Saturday, February 16, 2013

internal review

The whole department has been very quiet during the last few weeks, not because nobody is there but because everybody is in grant-writing-mode. People work crazy hours trying to find the best words and the best flow which will intrigue the reviewers and the panel. A lot of the applications will be sole author ones by nature and even from the others I don't expect too many in-house collaborations. For some reason people around here are too busy to collaborate with the guy next door - or they are too cautious. It's always a bit difficult to figure out who is currently working on which topic and who owns which equipment not to speak of where it is hidden. 
During the last few years our department hasn't been overly successful with grant applications and so we of course want to improve our statistics. But how? By writing more grants? Not a good choice, everybody is stressed out with the writing amount they already have.
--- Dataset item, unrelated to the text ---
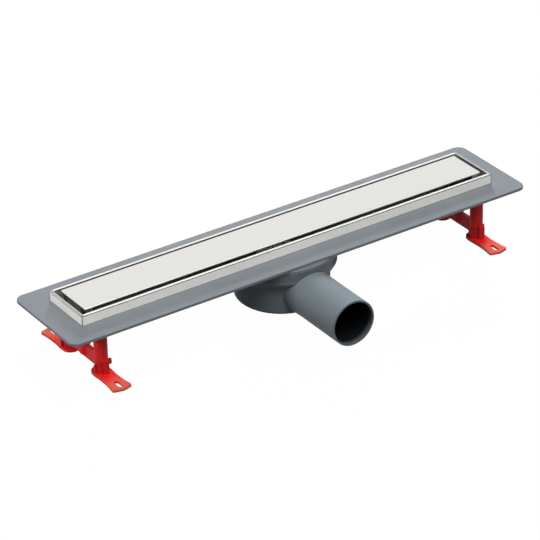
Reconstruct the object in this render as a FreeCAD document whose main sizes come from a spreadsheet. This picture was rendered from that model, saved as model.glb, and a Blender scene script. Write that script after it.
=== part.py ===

So it must be writing-better-grants, be more convincing, more intriguing. To achieve that it seems useful if other people read your stuff and critique it before it's sent to the reviewers - esp. if these peoples names are not on the grant application but they have a certain clue about your field. We already have a faculty wide internal panel who comments on grant proposal and additionally to that we now have a department wide internal panel as well. The panel consists of a bunch of people who are not too caught up in the writing process and who together cover the research subjects of our department. Sounds like a great idea but in reality it didn't work out at all. Nobody of the whole department sent in their drafts for internal review, not on the deadline and not even thereafter. If this is because people just take the final submission deadline seriously and just don't have a draft yet or if they don't want to disclose their projects to somebody internal? Maybe this concept will need a few years to get established - I hope it will, because it can be a great source of feedback and maybe it even establishes something like "internal collaborations" - sounds freaky, but it might work!